A longer absence from the biggest stage would surely also serve to thin out United's army of global 'fans', which would be an additional wound to revenue streams. With diminished appeal for global fans, the club would also become less attractive to the corporate sponsors that have maintained United's position as one of the world's richest sports organisations.

Whilst not financially catastrophic over just a single season, another campaign like the current one could see United begin to fall behind the world's biggest clubs in the long term picture, which would undoubtedly become devastating. If United didn't have the revenue to allow them to pay the going rate for transfer fees, wages, training facilities and infrastructure, realistically there is no way the club could compete, with the only way being down.

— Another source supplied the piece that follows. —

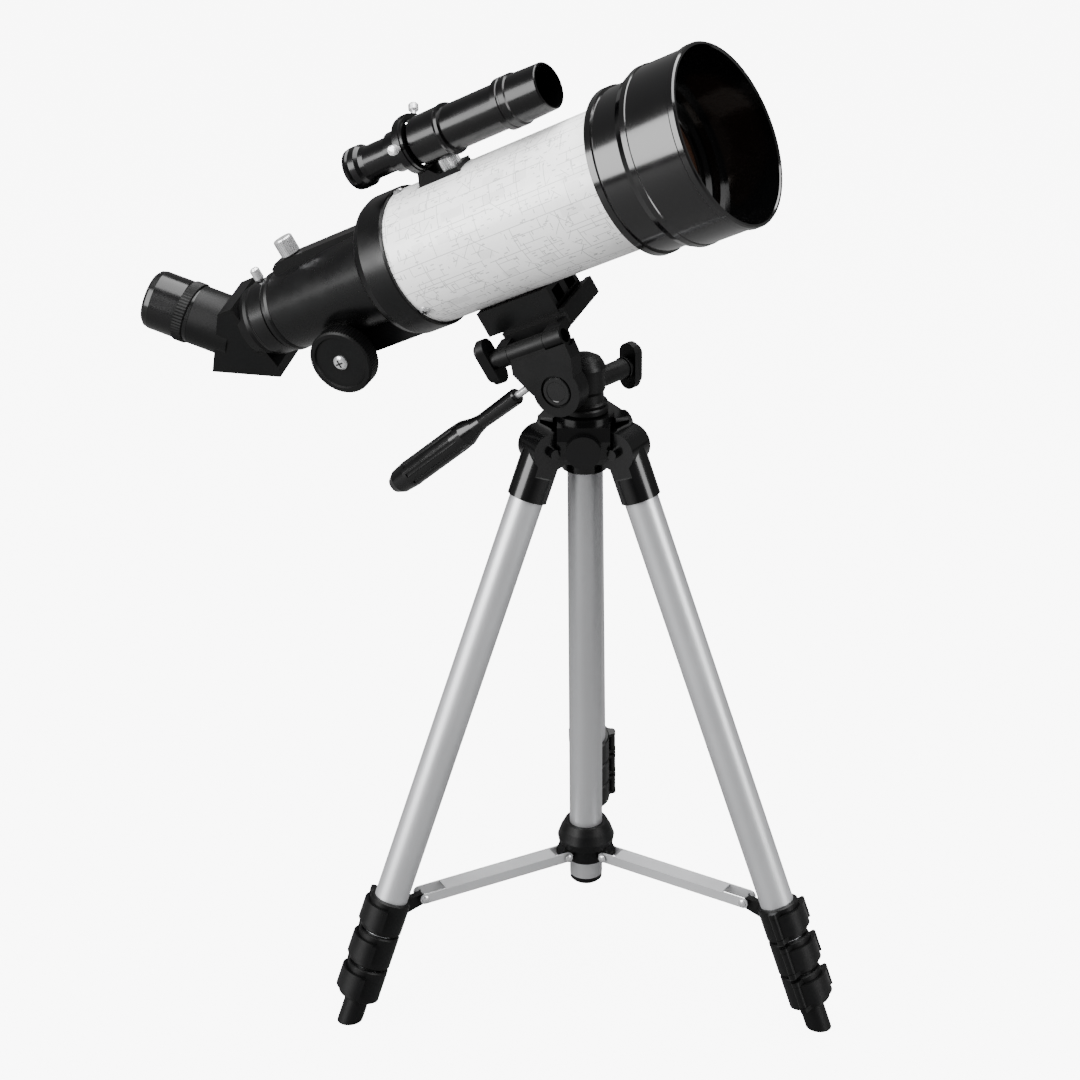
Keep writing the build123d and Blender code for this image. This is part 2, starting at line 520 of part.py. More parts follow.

Notwithstanding the financial issues, a lengthened period without the pull of elite level competition would also see the club automatically become a far less attractive proposition for the world's best footballers. Whilst some players open to a challenge may still be able to see past the immediate failings to a prosperous future, two years, or longer, out of Europe would serve to compound the issue. Simply, the longer United are uncompetitive the more the club will find themselves shunned by the world's finest talent.

It was arguably the inability to attract players of the right quality that hampered Liverpool in the Premier League for so many years. Individuals like David James, Emile Heskey, Luis Garcia and Ryan Babel and many more were ultimately not good enough to be part of a title winning team.

The days when any club, such as Brian Clough's Derby or Nottingham Forest sides in the 1970s, or even Mike Walker's Norwich in 1993, could mount a serious title challenge with a bit of plucky courage and momentum are long gone. In the modern era, once the descent into mediocrity begins it is hard to reverse and there is a long way back to the top, just as Liverpool have shown. Such is the exclusivity and the level of money at the summit of English football in the 21st century, that a real fall could take a generation or more to recover from.

After just one bad campaign United haven't fallen yet, but their precarious position dictates that the 2014/15 season is more important than any other ever has been. The club don't have to win the Premier League, but a renewed competitiveness and a minimum of fourth place is crucial. Anything less could be catastrophic.